Here’s a checklist of things to consider:
1) Business direction – Have the ambitions of the business changed? If so, redefine them. Is it about growth? Diversification? Modernisation and automation? Make this clear for your people; they need to know what they are coming to work to do. They need shared goals and to understand how they contribute to this new direction. If the direction hasn’t changed, restate the aims clearly, with no room for ambiguity.
2) Vision and values – What services do your colleagues provide to your customers, both now and in the future? Confirm/document what the customer journey is and the part each colleague plays in it. If your current vision and values still hold true, reiterate how they do.
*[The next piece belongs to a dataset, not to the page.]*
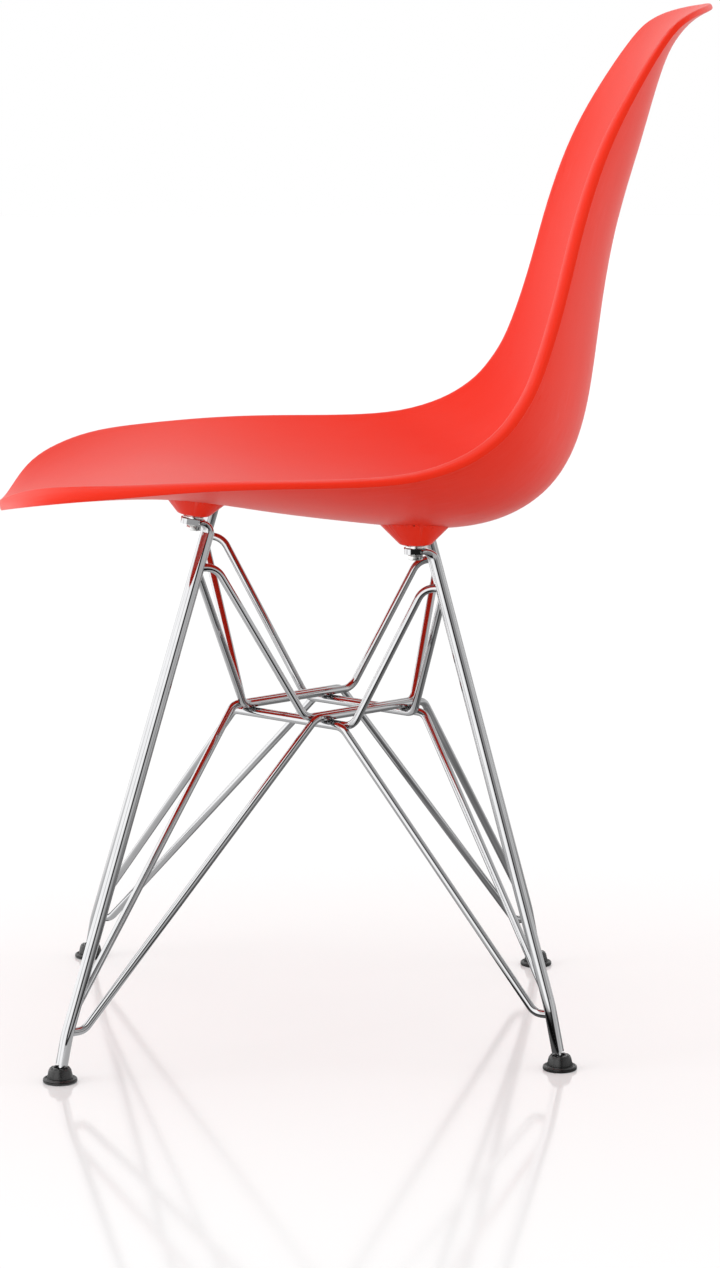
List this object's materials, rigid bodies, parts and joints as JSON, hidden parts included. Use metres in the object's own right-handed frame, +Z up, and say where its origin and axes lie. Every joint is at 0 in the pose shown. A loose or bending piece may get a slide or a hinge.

If they don’t, change them to reflect what is now, but do it collaboratively. In both cases, share with all colleagues, embed them and give recognition to colleagues who bring these values to life.
3) Employee proposition – What is it like to work for your business? As the balance of work and home life changes, are you offering new ways of working? What do your people want from work now? What do other businesses do that might attract them? It’s time to define your proposition. Do it by talking to your people, benchmark against other organisations and be clear about the culture you want to create.
Consider what you offer in terms of personal/career development, corporate social responsibility (CSR) opportunities, rewards, encouraging ideas and innovation, greater autonomy/decision making or supporting health and wellbeing. All of these are possible but you cannot be all things to all people – choose what’s right for your business culture, focus and be great at them.
4) Leadership – It is important that the leaders in your business understand the influence their behaviour has on the culture and the part they play in bringing it to life. Make sure they have guidance to lead in a way that is in tune with your culture. If new ways of working are part of your culture, make sure your leaders are equipped to support, communicate and motivate.
5) Collaboration, work tools and technology – Does your work environment and technology facilitate successful collaboration between colleagues, both when they are working from home and in the office? Do your communication channels successfully deliver your messages? This is vital to ongoing commitment and engagement in your company culture.
‘Clarity’ and ‘definition’ are the important words here. Whether your culture has evolved or not, make sure colleagues know what it is and why. Be clear about what the deal is, what they can expect and what they need to give.
Lastly, be authentic. Do not define your culture and then behave differently. Your company culture is embedded in the way your people interact with customers and colleagues. Be clear, live it in your actions, conversations and decisions and your people will do that, too.